**Information provided**
※ ※ ※
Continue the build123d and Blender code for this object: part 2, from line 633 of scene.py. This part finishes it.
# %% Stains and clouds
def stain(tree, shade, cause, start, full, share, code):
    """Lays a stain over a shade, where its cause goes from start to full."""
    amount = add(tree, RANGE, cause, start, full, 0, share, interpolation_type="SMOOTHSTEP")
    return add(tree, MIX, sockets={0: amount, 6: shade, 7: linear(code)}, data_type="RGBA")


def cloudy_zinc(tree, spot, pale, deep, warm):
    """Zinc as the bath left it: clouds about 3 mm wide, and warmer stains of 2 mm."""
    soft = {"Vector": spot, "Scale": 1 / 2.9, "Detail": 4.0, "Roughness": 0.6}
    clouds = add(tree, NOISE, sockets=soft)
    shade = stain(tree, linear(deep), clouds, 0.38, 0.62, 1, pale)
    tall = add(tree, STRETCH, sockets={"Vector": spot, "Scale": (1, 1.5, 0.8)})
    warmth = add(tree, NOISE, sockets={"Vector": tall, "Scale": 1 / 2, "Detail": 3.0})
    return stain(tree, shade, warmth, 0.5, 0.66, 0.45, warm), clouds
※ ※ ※
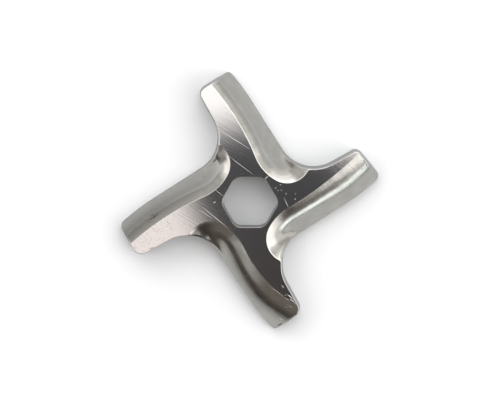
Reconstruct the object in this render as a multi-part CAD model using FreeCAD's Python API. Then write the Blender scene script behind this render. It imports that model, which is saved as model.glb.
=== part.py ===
※ ※ ※
**Written task**
From the records above, extract exactly and only the lines that begin at the line with "Continue the build123d" and stop after the line with "return stain(tree, shade, warmth, 0.5, 0.66, 0.45, warm), clouds".

**Full output**
Continue the build123d and Blender code for this object: part 2, from line 633 of scene.py. This part finishes it.
# %% Stains and clouds
def stain(tree, shade, cause, start, full, share, code):
    """Lays a stain over a shade, where its cause goes from start to full."""
    amount = add(tree, RANGE, cause, start, full, 0, share, interpolation_type="SMOOTHSTEP")
    return add(tree, MIX, sockets={0: amount, 6: shade, 7: linear(code)}, data_type="RGBA")


def cloudy_zinc(tree, spot, pale, deep, warm):
    """Zinc as the bath left it: clouds about 3 mm wide, and warmer stains of 2 mm."""
    soft = {"Vector": spot, "Scale": 1 / 2.9, "Detail": 4.0, "Roughness": 0.6}
    clouds = add(tree, NOISE, sockets=soft)
    shade = stain(tree, linear(deep), clouds, 0.38, 0.62, 1, pale)
    tall = add(tree, STRETCH, sockets={"Vector": spot, "Scale": (1, 1.5, 0.8)})
    warmth = add(tree, NOISE, sockets={"Vector": tall, "Scale": 1 / 2, "Detail": 3.0})
    return stain(tree, shade, warmth, 0.5, 0.66, 0.45, warm), clouds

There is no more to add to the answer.